The room appeared to be utterly deserted apart from some multilegged service machines. Lezaroth saw and heard nothing that threatened him. It was bitterly cold—he could see his breath—but he resisted the temptation to put his hands in the pockets of his new dress uniform.
Doubtless, I am watched.

Glowing arrows on the floor led him between the massive platforms. As he walked on, his feet echoing in the vastness, he saw that some of the plinths were empty. Others bore carved inscriptions beneath the glass containers. Still other plinths were hung with dusty and faded emblems. At the base of all these structures could be seen tubes, and Lezaroth could hear the low hissing of fluids and the click of valves. A strange medical smell hung in the air, like that of a morgue after a battle.
Here, decay and disinfectant battle it out.
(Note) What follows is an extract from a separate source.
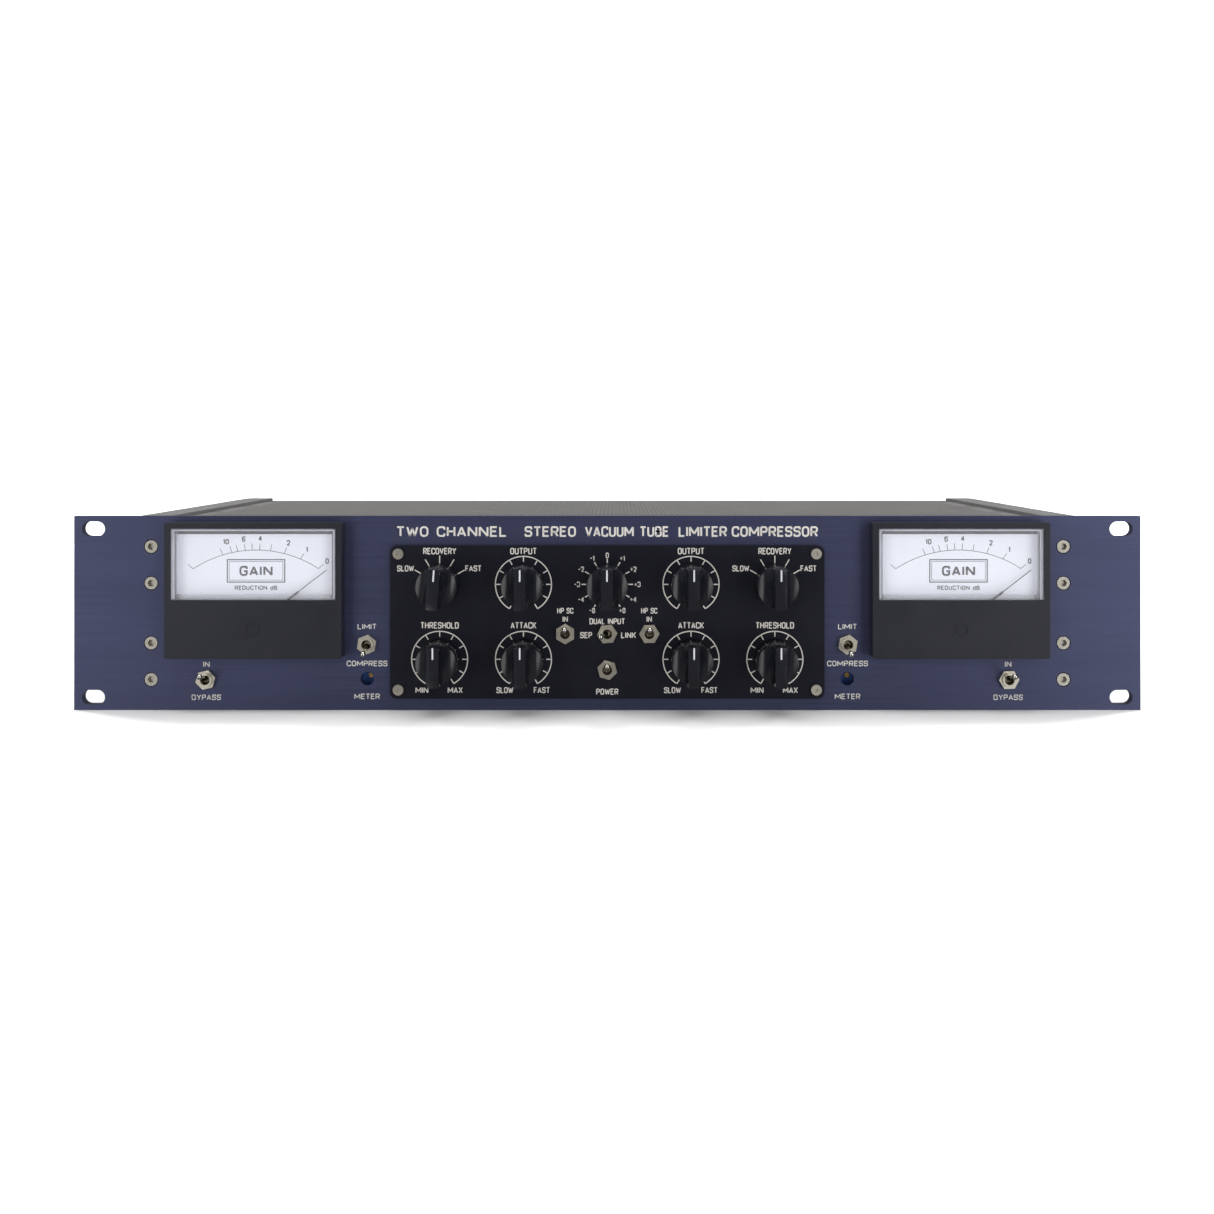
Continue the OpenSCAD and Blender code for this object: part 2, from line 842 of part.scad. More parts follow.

He realized that the chamber must stretch for many kilometers.
How many dead are here? For how many thousands of years have the leaders of the noble houses been preserved here?
Then for a brief moment, something of the old rebellious Lezaroth returned.
And to what end?

In an instant he saw a dark-clad figure standing before a particularly grand plinth.

Is it the lord-emperor?
He looked harder. The light here had some strange quality that seemed to blur things, and even with his collimated eyesight he found distinguishing details hard. He realized, with surprise, that it was a woman. She was tall and stiff-backed, and her head was uncovered so that her long dark hair flowed down over the shoulders of a long black dress.

A woman? Here?

As Lezaroth approached, the figure turned to him and he glimpsed, beneath neatly parted hair a pale oval face with blue eyes. The effect was of such delicate beauty that he was stunned.
Like some of the Assembly women. Has D'Avanos somehow infiltrated here, too?

“Who . . . who are you?” he asked, hearing confusion in his words.

She laughed, not as soldiers laugh, but gently and musically. “Guess . . . ,” she said in a high tone that seemed to Lezaroth sweeter than anything that he had ever heard.

Then she put an elegant finger to her mouth to urge silence and turned to look at the plinth.

Who is she? Is this a trap?

He saw her reach out and begin tracing words on the side of the plinth with a long white finger. He was going to say something when a shudder passed through her. The finger shortened and seemed to contract.

Great Zahlman-Hoth, protect me!

Her long hair rapidly shrank away, looking for all the worlds as if it had been reeled back into her head. The remaining tresses turned light brown, and chunks of skin peeled away. The figure that now stood before him was male, dark-suited, of medium height, and wearing black gloves.